» Exercise objective
Pictures are not part of the copy; repeat everything else in the records exactly.
-- START OF Working data --
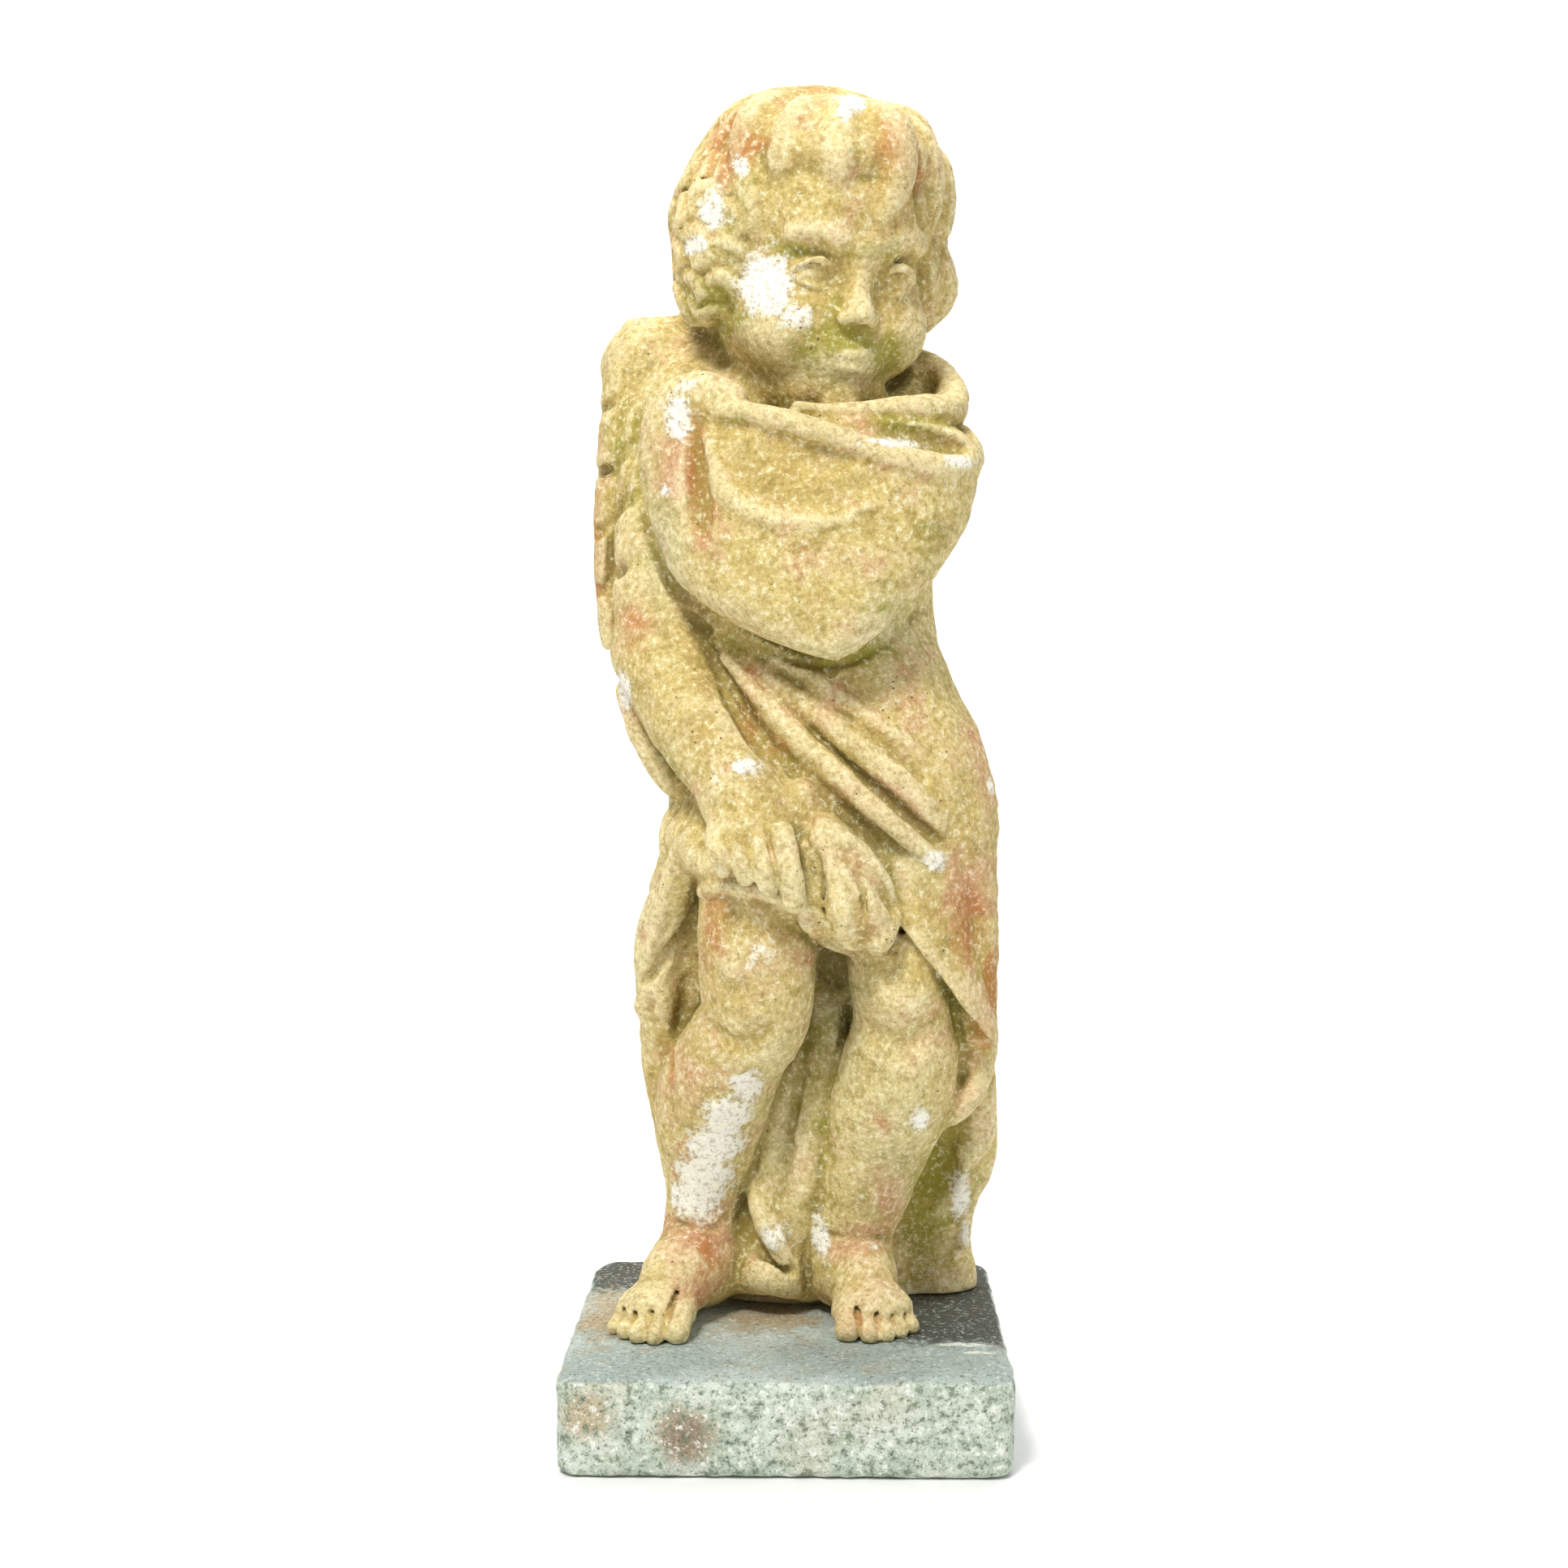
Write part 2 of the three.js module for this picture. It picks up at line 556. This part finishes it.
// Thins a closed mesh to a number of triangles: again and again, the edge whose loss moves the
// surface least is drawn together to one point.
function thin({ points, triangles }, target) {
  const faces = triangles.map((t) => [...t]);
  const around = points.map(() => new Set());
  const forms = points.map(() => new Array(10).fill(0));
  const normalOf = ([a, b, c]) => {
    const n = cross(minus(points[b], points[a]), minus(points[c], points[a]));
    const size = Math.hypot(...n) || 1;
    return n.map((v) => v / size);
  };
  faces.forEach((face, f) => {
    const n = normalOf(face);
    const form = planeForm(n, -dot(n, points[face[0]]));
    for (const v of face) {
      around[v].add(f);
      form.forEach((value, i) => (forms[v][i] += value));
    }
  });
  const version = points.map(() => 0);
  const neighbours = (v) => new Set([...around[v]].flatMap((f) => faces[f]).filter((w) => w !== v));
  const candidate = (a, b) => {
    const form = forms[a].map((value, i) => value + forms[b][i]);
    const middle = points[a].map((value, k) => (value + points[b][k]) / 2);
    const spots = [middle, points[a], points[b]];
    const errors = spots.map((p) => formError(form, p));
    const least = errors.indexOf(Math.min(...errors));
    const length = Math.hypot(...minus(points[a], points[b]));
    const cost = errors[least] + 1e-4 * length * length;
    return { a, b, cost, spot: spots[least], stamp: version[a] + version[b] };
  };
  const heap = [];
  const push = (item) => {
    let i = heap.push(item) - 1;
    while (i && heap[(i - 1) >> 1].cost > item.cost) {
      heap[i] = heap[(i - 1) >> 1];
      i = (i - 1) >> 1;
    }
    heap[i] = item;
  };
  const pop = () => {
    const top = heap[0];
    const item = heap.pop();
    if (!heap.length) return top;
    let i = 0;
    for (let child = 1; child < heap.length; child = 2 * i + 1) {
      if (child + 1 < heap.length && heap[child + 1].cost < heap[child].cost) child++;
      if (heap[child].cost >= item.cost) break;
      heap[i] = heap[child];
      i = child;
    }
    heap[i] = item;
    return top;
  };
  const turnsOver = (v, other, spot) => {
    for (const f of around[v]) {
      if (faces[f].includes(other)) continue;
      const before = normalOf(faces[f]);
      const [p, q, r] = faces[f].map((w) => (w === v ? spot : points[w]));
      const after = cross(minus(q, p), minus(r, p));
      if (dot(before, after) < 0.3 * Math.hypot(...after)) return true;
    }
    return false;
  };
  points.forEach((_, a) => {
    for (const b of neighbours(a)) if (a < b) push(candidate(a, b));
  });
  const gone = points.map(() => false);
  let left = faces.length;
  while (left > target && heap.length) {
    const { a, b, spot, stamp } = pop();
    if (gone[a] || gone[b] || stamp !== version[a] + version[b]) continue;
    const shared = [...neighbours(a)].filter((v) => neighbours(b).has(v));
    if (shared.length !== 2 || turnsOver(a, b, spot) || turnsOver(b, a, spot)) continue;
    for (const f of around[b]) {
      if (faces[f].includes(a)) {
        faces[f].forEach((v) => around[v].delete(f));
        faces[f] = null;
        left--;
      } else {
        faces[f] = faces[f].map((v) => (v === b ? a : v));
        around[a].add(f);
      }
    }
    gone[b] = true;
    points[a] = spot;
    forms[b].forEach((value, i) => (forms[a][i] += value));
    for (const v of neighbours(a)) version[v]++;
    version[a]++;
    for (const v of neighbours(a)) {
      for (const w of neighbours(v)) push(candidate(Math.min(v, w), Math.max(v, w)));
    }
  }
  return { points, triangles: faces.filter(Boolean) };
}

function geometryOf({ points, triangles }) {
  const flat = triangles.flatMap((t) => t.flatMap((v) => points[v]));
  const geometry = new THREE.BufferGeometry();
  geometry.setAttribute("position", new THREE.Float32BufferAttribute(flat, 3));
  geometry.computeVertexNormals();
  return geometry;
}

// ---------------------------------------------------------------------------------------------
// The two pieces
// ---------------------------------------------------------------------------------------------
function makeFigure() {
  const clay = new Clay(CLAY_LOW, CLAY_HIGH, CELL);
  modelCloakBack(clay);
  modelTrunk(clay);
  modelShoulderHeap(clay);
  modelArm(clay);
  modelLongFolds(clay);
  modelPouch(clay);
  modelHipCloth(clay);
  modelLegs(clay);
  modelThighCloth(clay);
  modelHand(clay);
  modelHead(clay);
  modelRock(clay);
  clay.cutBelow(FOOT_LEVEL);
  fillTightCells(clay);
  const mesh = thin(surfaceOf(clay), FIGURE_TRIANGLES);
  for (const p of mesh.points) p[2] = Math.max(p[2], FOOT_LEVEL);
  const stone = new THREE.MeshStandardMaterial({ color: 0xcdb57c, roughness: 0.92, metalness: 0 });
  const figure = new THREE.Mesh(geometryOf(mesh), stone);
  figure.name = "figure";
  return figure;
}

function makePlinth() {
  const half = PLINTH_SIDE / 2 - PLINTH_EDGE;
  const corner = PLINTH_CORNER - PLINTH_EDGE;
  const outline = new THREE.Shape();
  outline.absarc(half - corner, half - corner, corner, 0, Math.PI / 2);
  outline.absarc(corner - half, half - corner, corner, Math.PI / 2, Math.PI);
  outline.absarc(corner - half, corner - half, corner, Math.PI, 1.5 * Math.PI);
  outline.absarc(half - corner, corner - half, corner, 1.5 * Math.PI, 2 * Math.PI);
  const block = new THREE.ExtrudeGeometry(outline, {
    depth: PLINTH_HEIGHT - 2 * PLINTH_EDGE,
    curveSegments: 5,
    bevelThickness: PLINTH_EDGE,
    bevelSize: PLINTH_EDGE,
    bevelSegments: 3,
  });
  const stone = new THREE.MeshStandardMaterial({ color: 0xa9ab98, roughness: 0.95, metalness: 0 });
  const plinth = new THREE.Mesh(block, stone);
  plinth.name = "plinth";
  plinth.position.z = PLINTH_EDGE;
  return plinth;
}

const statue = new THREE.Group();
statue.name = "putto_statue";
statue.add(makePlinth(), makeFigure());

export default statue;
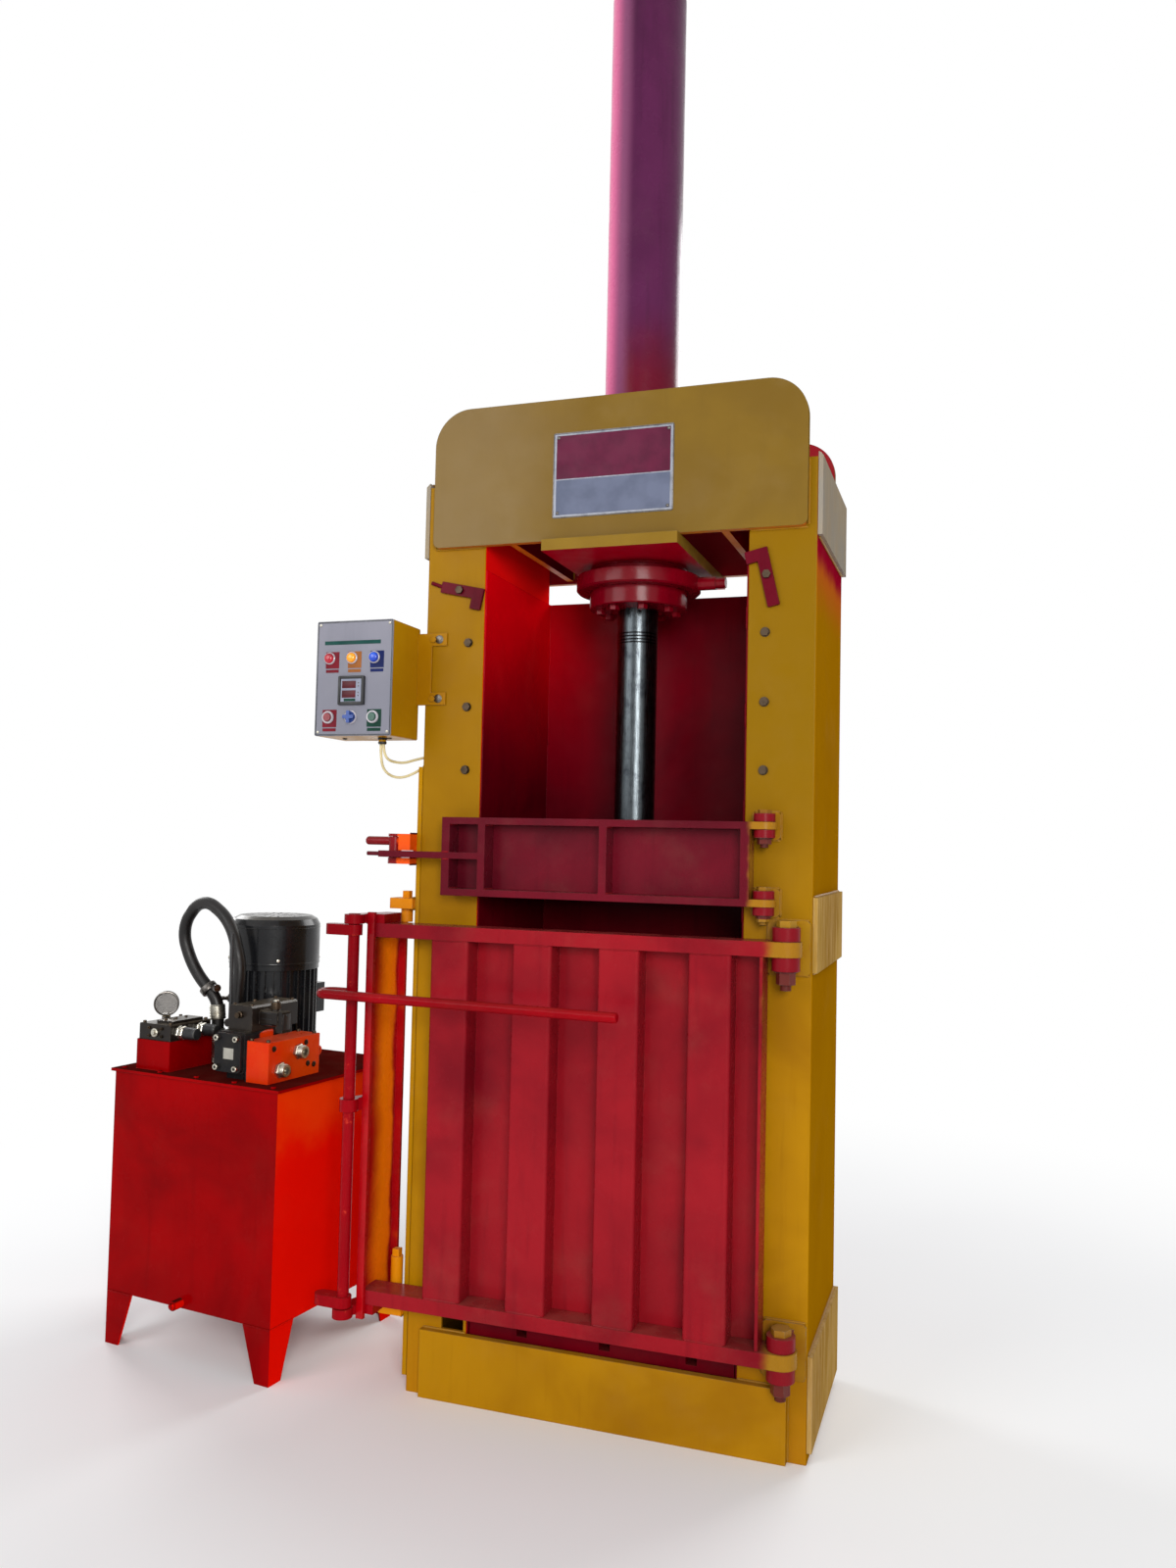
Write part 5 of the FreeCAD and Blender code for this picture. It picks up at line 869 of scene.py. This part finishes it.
-- END OF Working data --
» Solved problem
Write part 2 of the three.js module for this picture. It picks up at line 556. This part finishes it.
// Thins a closed mesh to a number of triangles: again and again, the edge whose loss moves the
// surface least is drawn together to one point.
function thin({ points, triangles }, target) {
  const faces = triangles.map((t) => [...t]);
  const around = points.map(() => new Set());
  const forms = points.map(() => new Array(10).fill(0));
  const normalOf = ([a, b, c]) => {
    const n = cross(minus(points[b], points[a]), minus(points[c], points[a]));
    const size = Math.hypot(...n) || 1;
    return n.map((v) => v / size);
  };
  faces.forEach((face, f) => {
    const n = normalOf(face);
    const form = planeForm(n, -dot(n, points[face[0]]));
    for (const v of face) {
      around[v].add(f);
      form.forEach((value, i) => (forms[v][i] += value));
    }
  });
  const version = points.map(() => 0);
  const neighbours = (v) => new Set([...around[v]].flatMap((f) => faces[f]).filter((w) => w !== v));
  const candidate = (a, b) => {
    const form = forms[a].map((value, i) => value + forms[b][i]);
    const middle = points[a].map((value, k) => (value + points[b][k]) / 2);
    const spots = [middle, points[a], points[b]];
    const errors = spots.map((p) => formError(form, p));
    const least = errors.indexOf(Math.min(...errors));
    const length = Math.hypot(...minus(points[a], points[b]));
    const cost = errors[least] + 1e-4 * length * length;
    return { a, b, cost, spot: spots[least], stamp: version[a] + version[b] };
  };
  const heap = [];
  const push = (item) => {
    let i = heap.push(item) - 1;
    while (i && heap[(i - 1) >> 1].cost > item.cost) {
      heap[i] = heap[(i - 1) >> 1];
      i = (i - 1) >> 1;
    }
    heap[i] = item;
  };
  const pop = () => {
    const top = heap[0];
    const item = heap.pop();
    if (!heap.length) return top;
    let i = 0;
    for (let child = 1; child < heap.length; child = 2 * i + 1) {
      if (child + 1 < heap.length && heap[child + 1].cost < heap[child].cost) child++;
      if (heap[child].cost >= item.cost) break;
      heap[i] = heap[child];
      i = child;
    }
    heap[i] = item;
    return top;
  };
  const turnsOver = (v, other, spot) => {
    for (const f of around[v]) {
      if (faces[f].includes(other)) continue;
      const before = normalOf(faces[f]);
      const [p, q, r] = faces[f].map((w) => (w === v ? spot : points[w]));
      const after = cross(minus(q, p), minus(r, p));
      if (dot(before, after) < 0.3 * Math.hypot(...after)) return true;
    }
    return false;
  };
  points.forEach((_, a) => {
    for (const b of neighbours(a)) if (a < b) push(candidate(a, b));
  });
  const gone = points.map(() => false);
  let left = faces.length;
  while (left > target && heap.length) {
    const { a, b, spot, stamp } = pop();
    if (gone[a] || gone[b] || stamp !== version[a] + version[b]) continue;
    const shared = [...neighbours(a)].filter((v) => neighbours(b).has(v));
    if (shared.length !== 2 || turnsOver(a, b, spot) || turnsOver(b, a, spot)) continue;
    for (const f of around[b]) {
      if (faces[f].includes(a)) {
        faces[f].forEach((v) => around[v].delete(f));
        faces[f] = null;
        left--;
      } else {
        faces[f] = faces[f].map((v) => (v === b ? a : v));
        around[a].add(f);
      }
    }
    gone[b] = true;
    points[a] = spot;
    forms[b].forEach((value, i) => (forms[a][i] += value));
    for (const v of neighbours(a)) version[v]++;
    version[a]++;
    for (const v of neighbours(a)) {
      for (const w of neighbours(v)) push(candidate(Math.min(v, w), Math.max(v, w)));
    }
  }
  return { points, triangles: faces.filter(Boolean) };
}

function geometryOf({ points, triangles }) {
  const flat = triangles.flatMap((t) => t.flatMap((v) => points[v]));
  const geometry = new THREE.BufferGeometry();
  geometry.setAttribute("position", new THREE.Float32BufferAttribute(flat, 3));
  geometry.computeVertexNormals();
  return geometry;
}

// ---------------------------------------------------------------------------------------------
// The two pieces
// ---------------------------------------------------------------------------------------------
function makeFigure() {
  const clay = new Clay(CLAY_LOW, CLAY_HIGH, CELL);
  modelCloakBack(clay);
  modelTrunk(clay);
  modelShoulderHeap(clay);
  modelArm(clay);
  modelLongFolds(clay);
  modelPouch(clay);
  modelHipCloth(clay);
  modelLegs(clay);
  modelThighCloth(clay);
  modelHand(clay);
  modelHead(clay);
  modelRock(clay);
  clay.cutBelow(FOOT_LEVEL);
  fillTightCells(clay);
  const mesh = thin(surfaceOf(clay), FIGURE_TRIANGLES);
  for (const p of mesh.points) p[2] = Math.max(p[2], FOOT_LEVEL);
  const stone = new THREE.MeshStandardMaterial({ color: 0xcdb57c, roughness: 0.92, metalness: 0 });
  const figure = new THREE.Mesh(geometryOf(mesh), stone);
  figure.name = "figure";
  return figure;
}

function makePlinth() {
  const half = PLINTH_SIDE / 2 - PLINTH_EDGE;
  const corner = PLINTH_CORNER - PLINTH_EDGE;
  const outline = new THREE.Shape();
  outline.absarc(half - corner, half - corner, corner, 0, Math.PI / 2);
  outline.absarc(corner - half, half - corner, corner, Math.PI / 2, Math.PI);
  outline.absarc(corner - half, corner - half, corner, Math.PI, 1.5 * Math.PI);
  outline.absarc(half - corner, corner - half, corner, 1.5 * Math.PI, 2 * Math.PI);
  const block = new THREE.ExtrudeGeometry(outline, {
    depth: PLINTH_HEIGHT - 2 * PLINTH_EDGE,
    curveSegments: 5,
    bevelThickness: PLINTH_EDGE,
    bevelSize: PLINTH_EDGE,
    bevelSegments: 3,
  });
  const stone = new THREE.MeshStandardMaterial({ color: 0xa9ab98, roughness: 0.95, metalness: 0 });
  const plinth = new THREE.Mesh(block, stone);
  plinth.name = "plinth";
  plinth.position.z = PLINTH_EDGE;
  return plinth;
}

const statue = new THREE.Group();
statue.name = "putto_statue";
statue.add(makePlinth(), makeFigure());

export default statue;
Write part 5 of the FreeCAD and Blender code for this picture. It picks up at line 869 of scene.py. This part finishes it.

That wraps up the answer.